La Cina, tra i suoi immani e strutturali problemi, ne ha uno che più di tutti rischia di ipotecare il suo ruolo di seconda economia globale, ma così a rischio ora che tra le inseguitrici degli Stati Uniti c’è anche l’India: la debolezza ormi cronica dello yuan. A Pechino sanno fin troppo bene che la moneta cinese non potrà mai riuscire nel disarcionare il dollaro. Eppure la suggestione rimane.

Forse anche per questo sembrano essere sempre più indigesti tutti quei trader che, volenti o nolenti, scommettono al ribasso sullo yuan o meglio non fanno abbastanza per sostenere la valuta del Dragone. Un retroscena raccontato dall’agenzia Axios, secondo la quale, la Pboc, la banca centrale cinese, ha chiaramente invitato gli operatori del mercato a farsi da parte qualora gli scambi da essi gestiti con andassero nella direzione di un sostegno alla yuan.

D’altronde, la debolezza della valuta è un chiaro e inequivocabile sintomo della crescente preoccupazione del mercato circa la capacità dell’economia cinese di riprendere slancio. Scommettere contro lo yuan, essenzialmente prendendolo in prestito e poi vendendolo per acquistare investimenti a rendimento più elevato in altre valute, è diventato molto popolare in Cina e questo alle autorità non piace, perché contrario all’interesse del Dragone.

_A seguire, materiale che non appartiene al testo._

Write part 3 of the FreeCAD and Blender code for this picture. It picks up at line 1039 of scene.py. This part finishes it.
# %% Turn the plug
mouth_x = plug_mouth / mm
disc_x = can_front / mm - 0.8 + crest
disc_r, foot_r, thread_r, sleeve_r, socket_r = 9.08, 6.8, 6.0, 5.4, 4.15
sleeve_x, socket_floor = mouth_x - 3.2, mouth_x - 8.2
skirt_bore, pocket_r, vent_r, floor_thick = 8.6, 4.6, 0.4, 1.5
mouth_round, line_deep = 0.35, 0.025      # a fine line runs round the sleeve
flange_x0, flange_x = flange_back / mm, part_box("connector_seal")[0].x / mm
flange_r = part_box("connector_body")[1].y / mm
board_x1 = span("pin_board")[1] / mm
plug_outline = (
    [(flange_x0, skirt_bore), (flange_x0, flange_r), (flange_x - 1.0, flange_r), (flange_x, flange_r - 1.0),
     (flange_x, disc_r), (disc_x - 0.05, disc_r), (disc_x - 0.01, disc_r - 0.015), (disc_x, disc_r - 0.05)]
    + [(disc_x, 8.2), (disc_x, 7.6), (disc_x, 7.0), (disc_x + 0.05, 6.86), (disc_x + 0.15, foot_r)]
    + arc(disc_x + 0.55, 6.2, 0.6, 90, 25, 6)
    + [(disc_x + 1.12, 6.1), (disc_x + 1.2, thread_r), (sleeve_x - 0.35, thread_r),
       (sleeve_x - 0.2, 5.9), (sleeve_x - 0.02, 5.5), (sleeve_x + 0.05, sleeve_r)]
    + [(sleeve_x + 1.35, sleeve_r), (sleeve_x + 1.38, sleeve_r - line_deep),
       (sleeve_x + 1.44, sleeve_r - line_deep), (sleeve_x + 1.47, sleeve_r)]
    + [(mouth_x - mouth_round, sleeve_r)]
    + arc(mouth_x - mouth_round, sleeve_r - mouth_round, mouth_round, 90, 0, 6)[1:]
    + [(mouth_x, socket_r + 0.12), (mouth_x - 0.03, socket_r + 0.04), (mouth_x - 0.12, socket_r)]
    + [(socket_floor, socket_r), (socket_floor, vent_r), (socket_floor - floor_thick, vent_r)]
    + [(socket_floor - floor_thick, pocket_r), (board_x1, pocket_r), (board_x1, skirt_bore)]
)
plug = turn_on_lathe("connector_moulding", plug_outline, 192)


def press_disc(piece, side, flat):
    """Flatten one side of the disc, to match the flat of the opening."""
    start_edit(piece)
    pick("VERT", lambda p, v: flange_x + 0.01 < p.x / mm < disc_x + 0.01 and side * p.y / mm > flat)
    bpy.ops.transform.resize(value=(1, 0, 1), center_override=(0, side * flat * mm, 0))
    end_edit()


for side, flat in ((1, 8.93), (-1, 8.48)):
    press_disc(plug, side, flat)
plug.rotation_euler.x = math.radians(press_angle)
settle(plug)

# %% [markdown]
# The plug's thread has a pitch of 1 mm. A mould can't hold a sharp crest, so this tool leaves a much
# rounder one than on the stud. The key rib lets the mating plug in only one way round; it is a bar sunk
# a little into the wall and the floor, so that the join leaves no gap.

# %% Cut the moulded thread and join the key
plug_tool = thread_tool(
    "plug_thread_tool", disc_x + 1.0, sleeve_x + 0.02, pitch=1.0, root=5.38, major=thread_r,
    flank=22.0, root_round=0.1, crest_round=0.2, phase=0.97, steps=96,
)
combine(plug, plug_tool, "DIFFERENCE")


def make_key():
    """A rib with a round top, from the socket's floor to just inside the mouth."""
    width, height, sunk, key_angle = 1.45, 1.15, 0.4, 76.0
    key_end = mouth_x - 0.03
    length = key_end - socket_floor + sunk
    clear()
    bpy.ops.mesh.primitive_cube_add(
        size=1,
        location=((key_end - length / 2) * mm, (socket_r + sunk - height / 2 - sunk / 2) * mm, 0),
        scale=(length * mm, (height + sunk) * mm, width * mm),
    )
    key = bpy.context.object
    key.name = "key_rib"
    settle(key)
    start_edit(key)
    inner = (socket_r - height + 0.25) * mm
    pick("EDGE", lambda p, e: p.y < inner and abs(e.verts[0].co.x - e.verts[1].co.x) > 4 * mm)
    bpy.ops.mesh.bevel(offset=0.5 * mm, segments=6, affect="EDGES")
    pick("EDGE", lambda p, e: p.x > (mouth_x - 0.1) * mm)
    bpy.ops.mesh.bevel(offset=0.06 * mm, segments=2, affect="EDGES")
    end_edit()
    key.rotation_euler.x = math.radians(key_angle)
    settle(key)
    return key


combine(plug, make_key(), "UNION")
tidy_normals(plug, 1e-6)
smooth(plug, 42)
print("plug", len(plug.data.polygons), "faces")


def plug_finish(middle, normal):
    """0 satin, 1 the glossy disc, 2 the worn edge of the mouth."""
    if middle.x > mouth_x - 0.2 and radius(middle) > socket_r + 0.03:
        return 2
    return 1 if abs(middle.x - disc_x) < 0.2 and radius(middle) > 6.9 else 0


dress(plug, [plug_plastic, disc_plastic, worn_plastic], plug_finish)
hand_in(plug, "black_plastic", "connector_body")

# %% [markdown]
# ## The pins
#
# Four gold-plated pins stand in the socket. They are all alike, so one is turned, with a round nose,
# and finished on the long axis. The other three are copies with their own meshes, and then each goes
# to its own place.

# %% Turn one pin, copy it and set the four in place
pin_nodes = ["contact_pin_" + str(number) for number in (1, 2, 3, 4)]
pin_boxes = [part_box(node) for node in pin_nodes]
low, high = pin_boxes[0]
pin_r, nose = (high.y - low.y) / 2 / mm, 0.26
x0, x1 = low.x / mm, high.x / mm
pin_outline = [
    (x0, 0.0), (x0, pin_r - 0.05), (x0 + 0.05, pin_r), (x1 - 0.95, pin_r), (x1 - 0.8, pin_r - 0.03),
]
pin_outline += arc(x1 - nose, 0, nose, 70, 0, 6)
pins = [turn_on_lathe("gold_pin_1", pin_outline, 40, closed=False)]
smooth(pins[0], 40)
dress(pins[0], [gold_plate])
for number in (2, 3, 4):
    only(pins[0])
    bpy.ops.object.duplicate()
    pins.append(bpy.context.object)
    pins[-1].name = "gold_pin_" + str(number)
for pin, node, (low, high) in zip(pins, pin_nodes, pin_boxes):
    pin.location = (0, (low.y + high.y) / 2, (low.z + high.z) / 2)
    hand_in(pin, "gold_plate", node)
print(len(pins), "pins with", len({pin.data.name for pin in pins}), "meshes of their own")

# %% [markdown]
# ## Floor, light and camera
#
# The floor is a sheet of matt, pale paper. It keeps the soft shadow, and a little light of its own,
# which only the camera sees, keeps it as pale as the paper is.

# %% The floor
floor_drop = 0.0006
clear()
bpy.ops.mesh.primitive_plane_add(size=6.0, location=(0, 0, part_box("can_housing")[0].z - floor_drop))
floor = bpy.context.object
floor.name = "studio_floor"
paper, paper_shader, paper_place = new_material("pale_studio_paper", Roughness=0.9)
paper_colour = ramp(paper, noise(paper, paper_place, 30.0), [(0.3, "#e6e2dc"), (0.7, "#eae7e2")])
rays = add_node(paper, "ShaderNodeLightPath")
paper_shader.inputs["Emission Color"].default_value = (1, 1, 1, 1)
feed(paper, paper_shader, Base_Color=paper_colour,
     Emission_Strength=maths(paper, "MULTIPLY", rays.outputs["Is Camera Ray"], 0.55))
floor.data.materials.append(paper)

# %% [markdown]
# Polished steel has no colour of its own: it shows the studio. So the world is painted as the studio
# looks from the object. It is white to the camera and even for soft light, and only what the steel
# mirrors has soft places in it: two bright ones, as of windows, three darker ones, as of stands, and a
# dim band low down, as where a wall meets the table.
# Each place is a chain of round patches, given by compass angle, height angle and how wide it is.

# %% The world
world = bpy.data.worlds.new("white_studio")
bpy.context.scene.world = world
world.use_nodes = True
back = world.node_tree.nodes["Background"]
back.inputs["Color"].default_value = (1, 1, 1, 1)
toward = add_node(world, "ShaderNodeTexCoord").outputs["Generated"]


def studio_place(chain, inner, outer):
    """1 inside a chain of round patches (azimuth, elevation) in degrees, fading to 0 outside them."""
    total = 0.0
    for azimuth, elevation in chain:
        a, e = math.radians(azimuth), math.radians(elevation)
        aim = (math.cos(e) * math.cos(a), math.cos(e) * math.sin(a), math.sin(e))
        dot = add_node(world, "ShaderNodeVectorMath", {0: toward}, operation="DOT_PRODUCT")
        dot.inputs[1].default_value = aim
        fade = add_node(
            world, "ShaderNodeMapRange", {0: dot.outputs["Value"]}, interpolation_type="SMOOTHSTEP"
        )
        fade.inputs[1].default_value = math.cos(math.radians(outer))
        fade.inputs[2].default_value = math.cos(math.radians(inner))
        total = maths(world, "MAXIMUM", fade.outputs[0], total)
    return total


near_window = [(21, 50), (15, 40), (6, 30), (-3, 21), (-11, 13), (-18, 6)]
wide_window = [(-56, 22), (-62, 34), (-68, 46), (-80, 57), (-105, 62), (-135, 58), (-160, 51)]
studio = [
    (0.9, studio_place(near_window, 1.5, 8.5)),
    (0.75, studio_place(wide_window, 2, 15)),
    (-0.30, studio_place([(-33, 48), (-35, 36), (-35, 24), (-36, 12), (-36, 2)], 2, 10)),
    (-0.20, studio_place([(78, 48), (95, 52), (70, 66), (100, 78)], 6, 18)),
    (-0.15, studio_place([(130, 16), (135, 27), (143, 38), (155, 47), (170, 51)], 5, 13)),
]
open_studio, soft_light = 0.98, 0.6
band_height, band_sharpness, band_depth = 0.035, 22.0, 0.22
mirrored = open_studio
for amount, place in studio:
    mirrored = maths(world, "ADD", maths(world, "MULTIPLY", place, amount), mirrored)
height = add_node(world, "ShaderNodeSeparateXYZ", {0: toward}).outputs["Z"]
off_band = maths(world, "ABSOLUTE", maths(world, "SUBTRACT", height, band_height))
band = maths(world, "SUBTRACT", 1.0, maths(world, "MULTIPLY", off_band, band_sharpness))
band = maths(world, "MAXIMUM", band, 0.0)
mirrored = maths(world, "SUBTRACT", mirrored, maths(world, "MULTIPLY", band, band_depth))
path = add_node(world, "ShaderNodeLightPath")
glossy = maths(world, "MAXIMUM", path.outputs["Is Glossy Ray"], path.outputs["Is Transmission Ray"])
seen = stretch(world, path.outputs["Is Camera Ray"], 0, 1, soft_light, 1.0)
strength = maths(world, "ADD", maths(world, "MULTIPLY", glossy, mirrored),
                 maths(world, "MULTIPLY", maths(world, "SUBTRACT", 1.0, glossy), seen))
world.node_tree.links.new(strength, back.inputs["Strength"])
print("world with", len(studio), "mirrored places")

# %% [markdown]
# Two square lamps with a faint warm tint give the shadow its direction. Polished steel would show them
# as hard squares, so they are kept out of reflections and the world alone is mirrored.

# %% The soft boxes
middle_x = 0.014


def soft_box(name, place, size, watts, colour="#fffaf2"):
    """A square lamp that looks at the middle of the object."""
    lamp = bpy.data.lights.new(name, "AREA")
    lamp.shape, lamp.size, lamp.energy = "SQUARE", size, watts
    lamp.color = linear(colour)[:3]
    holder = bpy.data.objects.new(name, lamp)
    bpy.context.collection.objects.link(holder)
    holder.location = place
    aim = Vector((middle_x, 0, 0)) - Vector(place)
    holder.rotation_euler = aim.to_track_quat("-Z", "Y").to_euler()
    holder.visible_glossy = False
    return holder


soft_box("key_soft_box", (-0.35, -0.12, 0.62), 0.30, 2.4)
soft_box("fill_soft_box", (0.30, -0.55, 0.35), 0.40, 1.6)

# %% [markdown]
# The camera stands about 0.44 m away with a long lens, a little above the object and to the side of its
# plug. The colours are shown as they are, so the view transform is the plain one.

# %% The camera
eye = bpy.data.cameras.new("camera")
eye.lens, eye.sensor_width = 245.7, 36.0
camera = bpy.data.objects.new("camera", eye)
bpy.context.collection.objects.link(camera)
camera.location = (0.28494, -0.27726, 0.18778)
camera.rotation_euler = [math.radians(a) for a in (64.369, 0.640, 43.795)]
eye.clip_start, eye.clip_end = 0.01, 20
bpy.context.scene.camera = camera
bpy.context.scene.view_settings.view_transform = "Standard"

Risultato, la Pboc ha rilasciato una dura dichiarazione rivolta ai trader valutari globali: “Non esiteremo a intraprendere azioni quando necessario per correggere fermamente i movimenti unilaterali e pro-ciclici del mercato, per affrontare con risolutezza le azioni che disturbano l’ordine di mercato ed evitare fermamente i rischi di overshooting (superamento, ndr) del tasso di cambio”, ha affermato la Pboc. Tradotto, chi vende azioni o bond in altre valute e a prezzi oltre il valore stesso dello yuan, causandone l’indebolimento, verrà messo alla porta.

Tutto questo mentre, sul fronte bancario, le banche di territorio vivono l’ennesimo psicodramma. I crediti, ormai diventati inesigibili, si stanno infatti accumulando presso le banche di territorio cinesi, nella dimensione di miliardi di yuan. Non bisogna mai dimenticare come gli istituti di taglia minore, spesso partecipati o controllati dalle stesse amministrazioni locali, sono sotto pressione per almeno altri due motivi. Primo, con l’implosione del settore immobiliare, i denari prestati al comparto del mattone non sono più tornati indietro. Secondo, l’accanimento della Pboc, la banca centrale cinese, sui tassi, affinché questi rimangano bassi, sta comprimendo come non mai i margini degli istituti.

Ora si aggiunge il fatto che il rallentamento della crescita del Dragone ha giocato un brutto scherzo alle manifatture locali e alle imprese, rendendo più difficile rientrare del debito contratto con le banche. Un esempio su tutti, come raccontato da Nikkei, è quello della China Bohai Bank, quotata a Hong Kong e con sede a Tianjin, vicino a Pechino. Che sta subendo pressioni finanziarie a causa della sua esposizione alle regioni più deboli del nord e del nord-est della Cina.